Everything is moving into unfortunate focus as we approach at a rapid rate our third debt ceiling under this Government’s watch, and Europe and America come to the realisation that the problem is debt.

To understand debt ceilings you must understand gross debt. On March 10, 2009, Treasurer Wayne Swan increased our debt limit from $75billion to a ‘‘temporary’’ level of $200billion. According to Swan, we needed this increase because China and India were going to ‘‘slow markedly’’ and the mining boom was ‘‘unwinding’’.

The mining boom didn’t, but we not only hit our new debt ceiling but it is now at $215 billion, or over $17,000 for every Australian taxpayer. Our next ceiling is at a quarter of a trillion dollars. This debt does not include state government debt (heading towards $250billion), the debt of fully owned government entities, such as the National Broadband Network, or the debt of local governments.

To make a budget based on blue, sunny days is not only fraught with danger, it is naive. It is the old adage of keeping money aside for a rainy day. School halls and ceiling insulation are not the only reasons we now have so much debt, it is generally just poor day-to-day cost management. Labor talks of budget cuts now but why did they ignore people such as Productivity Commission chairman Gary Banks and former Reserve Bank board member Dr Warwick McKibbin, who both said Labor should have been cutting spending two years ago?

Those with the purse strings either don’t have the strength, or don’t have the competency, to remain within our means. Labor’s cabinet is lacking the real business experience where what you bill or sell is what you earn, and the cheques you write over the long term better be less than that.

What happened to the $11billion that Labor borrowed in six weeks? Are there new aircraft carriers in Sydney Harbour with the Australian ensign fluttering? Is there a big new freeway somewhere that I am not aware of? Are there big new dams in Northern Australia delivering water to vast new agricultural areas to feed the world?

If you were to go searching for this money, the place I would humbly suggest you start looking is Canberra. Not the people of Gungahlin, but generally to the ministers who are in charge of departments that are just not controlling costs.

Barnaby is right:

Commonwealth Government Securities Outstanding | Source: Australian Office of Financial Management (AOFM)

9 Responses to “Barnaby: Labor Downplays Debt Like It’s Only A Little Melanoma”

  1. Tomorrows Serf November 18, 2011 at 7:06 am #

    There exist very few ways to subdue a state.

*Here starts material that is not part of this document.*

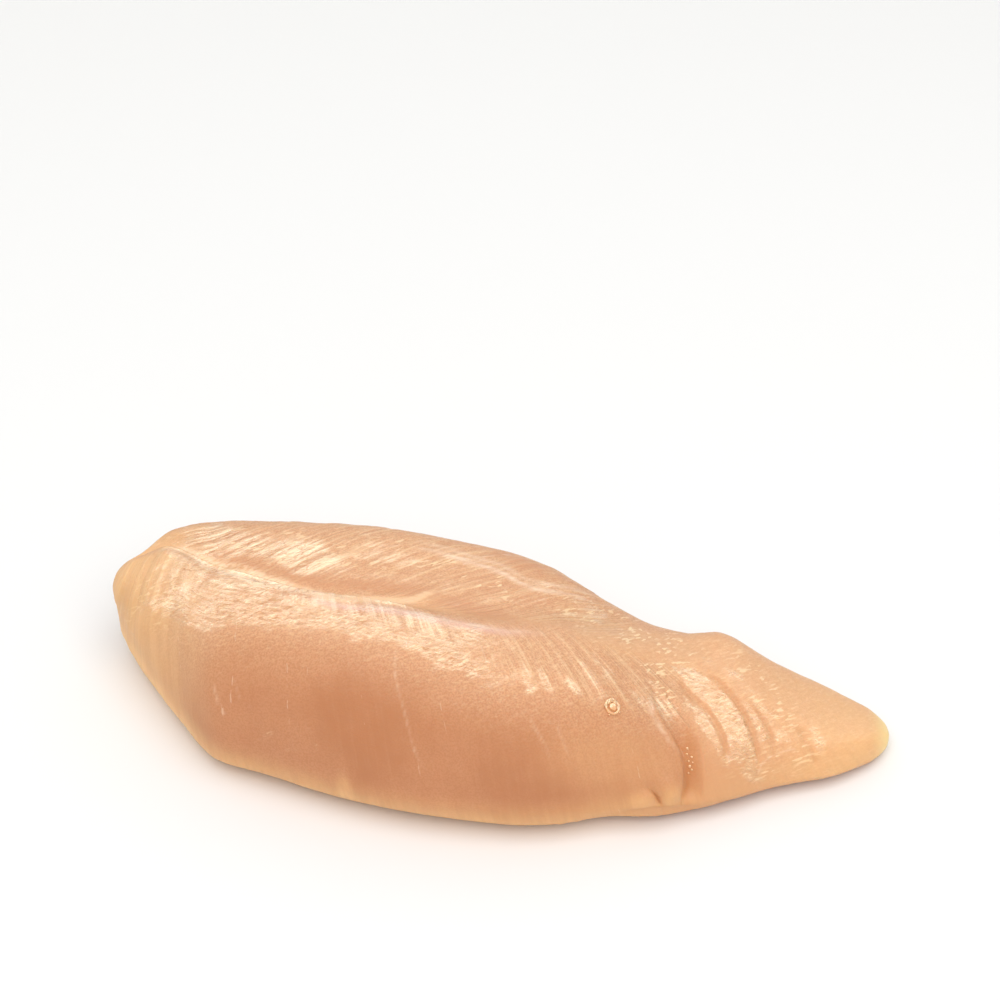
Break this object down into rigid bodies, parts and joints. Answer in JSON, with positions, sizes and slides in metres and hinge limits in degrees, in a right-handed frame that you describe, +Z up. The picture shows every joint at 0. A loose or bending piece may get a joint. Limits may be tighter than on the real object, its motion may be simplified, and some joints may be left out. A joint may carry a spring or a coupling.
{
  "type": "raw chicken breast",
  "caption": "Raw skinless, boneless chicken breast fillet: full blunt end, seam with a pale sinew between a tall and a low lobe, thin creased tail. Lies flat, smooth side up.",
  "frame": {"origin": "centre of the footprint of the fillet's bounding box, on the surface it lies on", "axes": "+X along the fillet from the blunt end to the thin tail, +Y from the tall front lobe to the low rear lobe, +Z up"},
  "size_m": [0.1812, 0.0854, 0.0405],
  "materials": {
    "raw_chicken": "moist, smooth"
  },
  "bodies": {
    "root": {"chicken_breast": "raw_chicken"}
  },
  "joints": []
}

    1. Militarily, but hey, how many times has some nutter tried this method over the centuries. Hitler, Genghis Khan, The Romans. It’s messy and it never lasts very long. People don’t like being pushed around.

    2. Politically, as in a coup d’etat, but again, it’s risky for the instigators, and even if they pull it off successfully, sooner or later the people seem to get tired of being dictated to by some unelected bully in a flashy military uniform promisng elections “soon”.

    Which brings us to…

    3. Economically. Ruin a country (or an EU or a USA or Japan) economically by perverting it’s economy and citizenry with too much debt. (better yet, give it a debt based monetary system right from the get-go) Combine this debt with a gradual corruption of the population with too great a reliance on a Welfare State to be fed, clothed and shelterer by the State, eh voila!!

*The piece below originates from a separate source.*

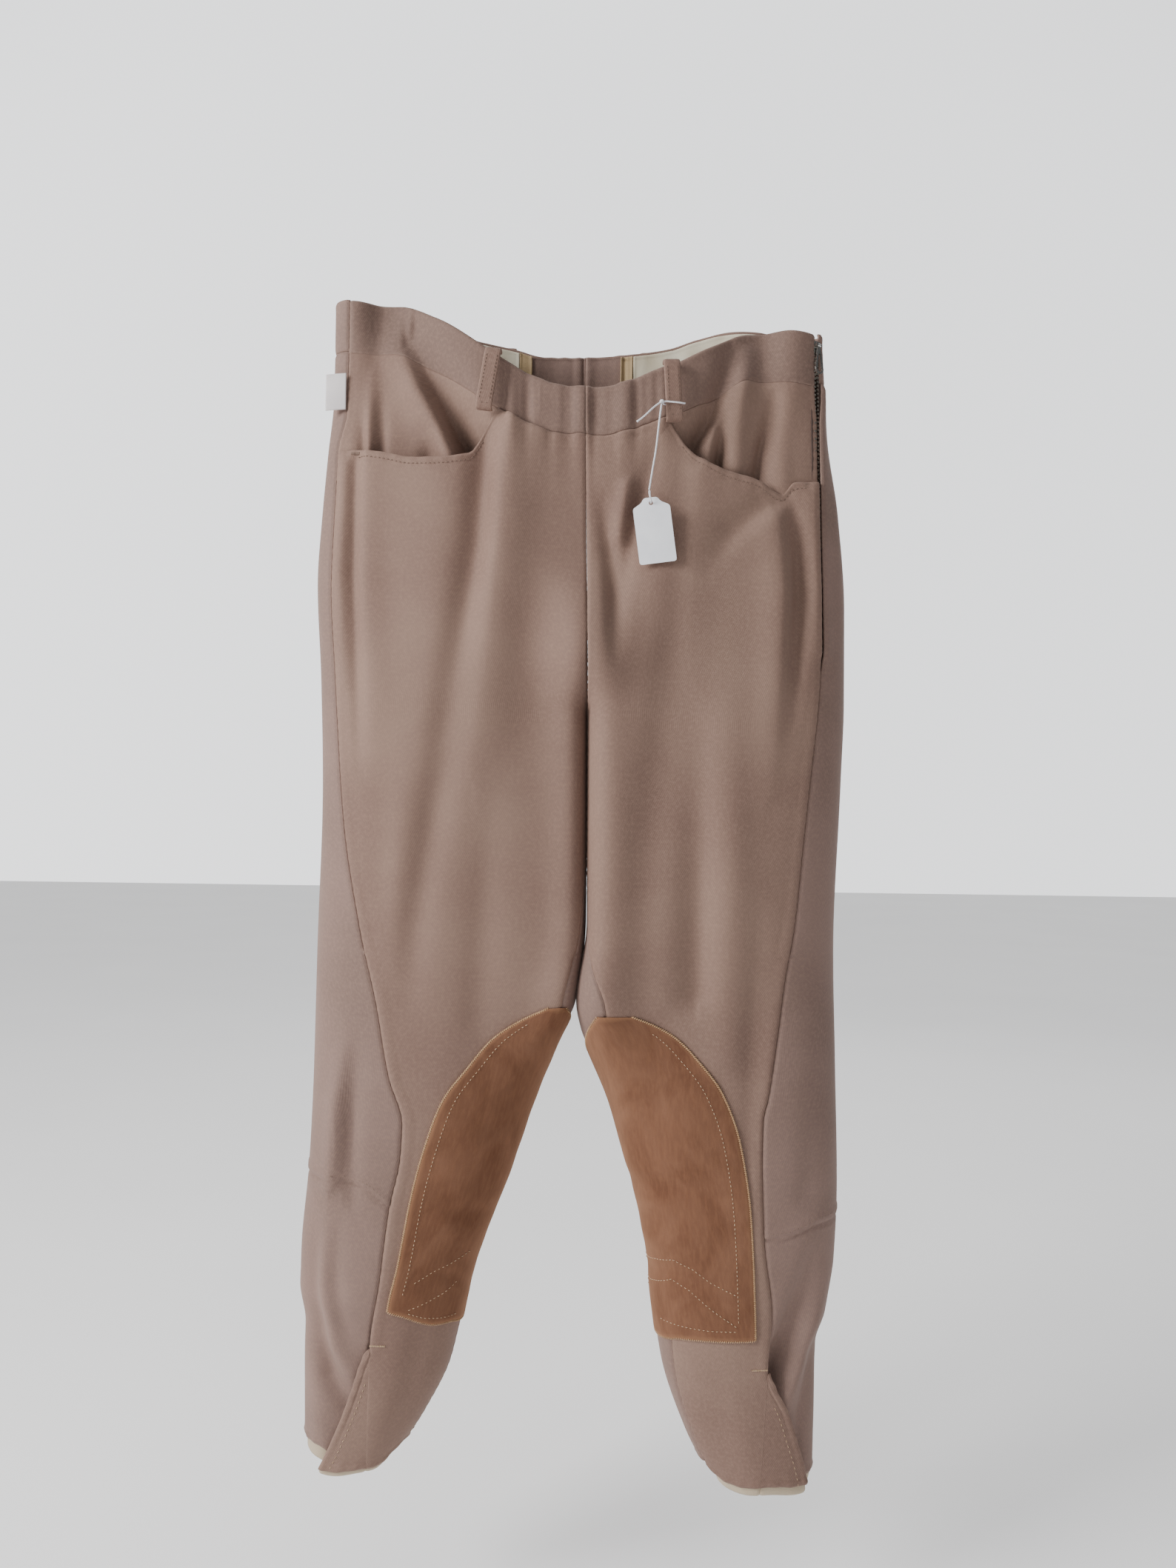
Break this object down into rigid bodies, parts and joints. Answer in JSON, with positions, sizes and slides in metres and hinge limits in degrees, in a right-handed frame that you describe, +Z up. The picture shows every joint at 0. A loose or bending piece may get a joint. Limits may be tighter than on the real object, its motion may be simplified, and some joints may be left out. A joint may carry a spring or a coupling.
{
  "type": "riding breeches",
  "caption": "Riding breeches in stretch twill with suede inner-knee patches, wide pocket mouths, a side zip and open hook-and-loop cuffs, with a strung price tag.",
  "frame": {"origin": "middle of the line between the two spots where the waistband's top edge is gripped to hang the garment", "axes": "+Z up along the hanging garment, the wearer's front faces -Y, +X is the wearer's left"},
  "size_m": [0.3888, 0.1063, 0.8579],
  "materials": {
    "twill_cloth": "matt stretch twill",
    "suede": "brushed suede nap",
    "cotton_lining": "plain woven cotton",
    "pocket_cotton": "plain woven cotton",
    "tan_tape": "woven tape",
    "elastic": "ribbed elastic",
    "zip_tape": "woven tape",
    "zip_metal": "bright worn metal",
    "label_cloth": "smooth woven label",
    "tag_card": "matt white card",
    "string": "twisted cotton",
    "hook_tape": "stiff plastic hooks",
    "loop_tape": "fuzzy loops"
  },
  "bodies": {
    "seat": {"elastic_end_tabs": "tan_tape", "front_waist_elastic": "elastic", "front_waistband": "twill_cloth", "left_back_belt_loop": "twill_cloth", "left_back_panel": "twill_cloth", "left_back_waistband": "twill_cloth", "left_front_belt_loop": "twill_cloth", "left_front_panel": "twill_cloth", "left_hip_fold": "twill_cloth", "left_pocket_bag": "pocket_cotton", "left_pocket_facing": "twill_cloth", "left_waistband_lining": "cotton_lining", "right_back_belt_loop": "twill_cloth", "right_back_panel": "twill_cloth", "right_back_waistband": "twill_cloth", "right_front_belt_loop": "twill_cloth", "right_front_panel": "twill_cloth", "right_hip_fold": "twill_cloth", "right_pocket_bag": "pocket_cotton", "right_pocket_facing": "twill_cloth", "right_waistband_lining": "cotton_lining", "tag_string_loop": "string", "zip_back_tape": "zip_tape", "zip_back_teeth": "zip_metal", "zip_bottom_stop": "zip_metal", "zip_front_tape": "zip_tape", "zip_front_teeth": "zip_metal", "zip_guard": "twill_cloth"},
    "right_thigh": {"right_back_thigh": "twill_cloth", "right_front_thigh": "twill_cloth", "right_knee_patch_upper": "suede"},
    "left_thigh": {"left_back_thigh": "twill_cloth", "left_front_thigh": "twill_cloth", "left_knee_patch_upper": "suede"},
    "right_shin": {"right_calf_hem_facing": "cotton_lining", "right_calf_panel": "twill_cloth", "right_front_shin": "twill_cloth", "right_hem_facing": "cotton_lining", "right_knee_fold": "twill_cloth", "right_knee_patch_lower": "suede", "right_loop_tape": "loop_tape"},
    "left_shin": {"left_calf_hem_facing": "cotton_lining", "left_calf_panel": "twill_cloth", "left_front_shin": "twill_cloth", "left_hem_facing": "cotton_lining", "left_knee_fold": "twill_cloth", "left_knee_patch_lower": "suede", "left_loop_tape": "loop_tape"},
    "right_flap": {"right_cuff_flap": "twill_cloth", "right_hook_tape": "hook_tape"},
    "left_flap": {"left_cuff_flap": "twill_cloth", "left_hook_tape": "hook_tape"},
    "slider": {"zip_slider": "zip_metal"},
    "pull": {"zip_pull": "zip_metal"},
    "string": {"tag_end_loop": "string", "tag_string": "string"},
    "tag": {"price_tag": "tag_card"},
    "label": {"side_label": "label_cloth"}
  },
  "joints": [
    {"name": "right_hip_swing", "type": "hinge", "parent": "seat", "child": "right_thigh", "pos_m": [0, 0, -0.34], "axis": [-1, 0, 0], "range_deg": [-20, 60], "deforming": ["right_hip_fold"]},
    {"name": "right_knee_bend", "type": "hinge", "parent": "right_thigh", "child": "right_shin", "pos_m": [0, -0.01, -0.599], "axis": [1, 0, 0], "range_deg": [0, 80], "deforming": ["right_knee_fold"]},
    {"name": "left_hip_swing", "type": "hinge", "parent": "seat", "child": "left_thigh", "pos_m": [0, 0, -0.34], "axis": [-1, 0, 0], "range_deg": [-20, 60], "deforming": ["left_hip_fold"]},
    {"name": "left_knee_bend", "type": "hinge", "parent": "left_thigh", "child": "left_shin", "pos_m": [0, -0.01, -0.599], "axis": [1, 0, 0], "range_deg": [0, 80], "deforming": ["left_knee_fold"]},
    {"name": "right_flap_peel", "type": "hinge", "parent": "right_shin", "child": "right_flap", "pos_m": [-0.139, -0.0384, -0.731], "axis": [0.0314, -0.117, 0.9926], "range_deg": [0, 100]},
    {"name": "left_flap_peel", "type": "hinge", "parent": "left_shin", "child": "left_flap", "pos_m": [0.14, -0.035, -0.745], "axis": [-0.0438, 0.0734, -0.9963], "range_deg": [0, 100]},
    {"name": "zip_slide", "type": "slide", "parent": "seat", "child": "slider", "axis": [0.007, -0.1004, -0.9949], "range_m": [0, 0.214]},
    {"name": "pull_tilt", "type": "hinge", "parent": "slider", "child": "pull", "pos_m": [0.16992, -0.00975, -0.01807], "axis": [-0.8133, -0.5795, 0.0527], "range_deg": [0, 150]},
    {"name": "string_swing", "type": "hinge", "parent": "seat", "child": "string", "pos_m": [0.0552, -0.0466, -0.072], "axis": [0, 1, 0], "range_deg": [-15, 15]},
    {"name": "tag_lift", "type": "hinge", "parent": "string", "child": "tag", "pos_m": [0.04836, -0.0516, -0.14336], "axis": [-0.9903, 0, -0.1392], "range_deg": [0, 40]},
    {"name": "label_flip", "type": "hinge", "parent": "seat", "child": "label", "pos_m": [-0.1686, -0.01635, -0.058], "axis": [0, 0, 1], "range_deg": [-4, 75]}
  ]
}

    While the citizens are being brought to their economic knees, continue increasing costs, making outrageous promises, and make sure that all your policies are aimed at reducing national productivity (industrial,agricultural) AND making business/living more costly. (Carbon Taxes, etc).

    Set and forget. Once these policies are set in motion, take as many junkets at the taxpayers expense as you can, look imperious as often as possible, receive foreign dignitaries on their way through to set up new military bases, and wait for the inevitable outcome.

    And not 1 in a 1000 of us can see how it’s done.

    Barnaby can! It’s the debt stupid…… It’s always the debt…..

    • Twodogs November 18, 2011 at 9:10 am #

      The only argument in our household is whether it is deliberate or not. The problem I have with deliberacy is, to what end? You ruin the country, then what? What do they do then that they aren’t doing to us already?

      Australians are suckers for gradual change, but no revolutionary change will ever get past. As bad as the Carbon Tax is, they could do far worse. What they get now is control. That appears to be the end, unless someone can argue for a greater desire for them than control.

  2. Oliver K. Manuel November 18, 2011 at 3:43 pm #

    Thanks, Blissful.

    But from where does the World Bank get funds?

    • The Blissful Ignoramus November 18, 2011 at 4:15 pm #

      Like all Central Banks, I would imagine the World Bank too simply “creates” the money out of thin air (a few taps on the keyboard). The vast majority of “money” does not exist .. it is just electronic digits in a computer owned by unimaginably wealthy folks who We-The-Sheeple have foolishly granted the exclusive power to “create” money and loan it to us. At interest.

      Or, as per the IMF, it gets its funding from “the international community”. Meaning, from the Central Banks of contributing countries (esp. the USA).

      And where do those Central Banks get the money? They create it out of thin air.

      • bushbunny November 20, 2011 at 4:19 pm #

        Hi do you remember that the World Bank announced in June that if carbon trading didn’t get sufficient infusion of funds, it would crash (Again?) And that the world temps would go up 3 – 4 C in the near future. They must be worried.

        We’ll all sink together it seems into the quagmire of human delusion, while the bankers of the world get rich and capitalism takes on a new control of the futures of people.

        In someways you can now understand why communism or socialism takes over in places where the division between the rich and others is so great it causes revolution. Really we are just well off serfs. At the moment. Just that we have removed our collars. Now if the banks suddenly call in mortgages, we’d be all on the streets or forced to find new higher interest funds to cover the former ones.

  3. kelly liddle November 20, 2011 at 9:40 pm #

    The J curves of debt around the worlds governments are looking much more scarey than the J curve of climate change which just doesn’t seem to want to kick in yet. Generally people in democracies behave like frogs if you just increase the temperature slowly you can boil them alive so we need politicians like Barnaby to keep telling people this.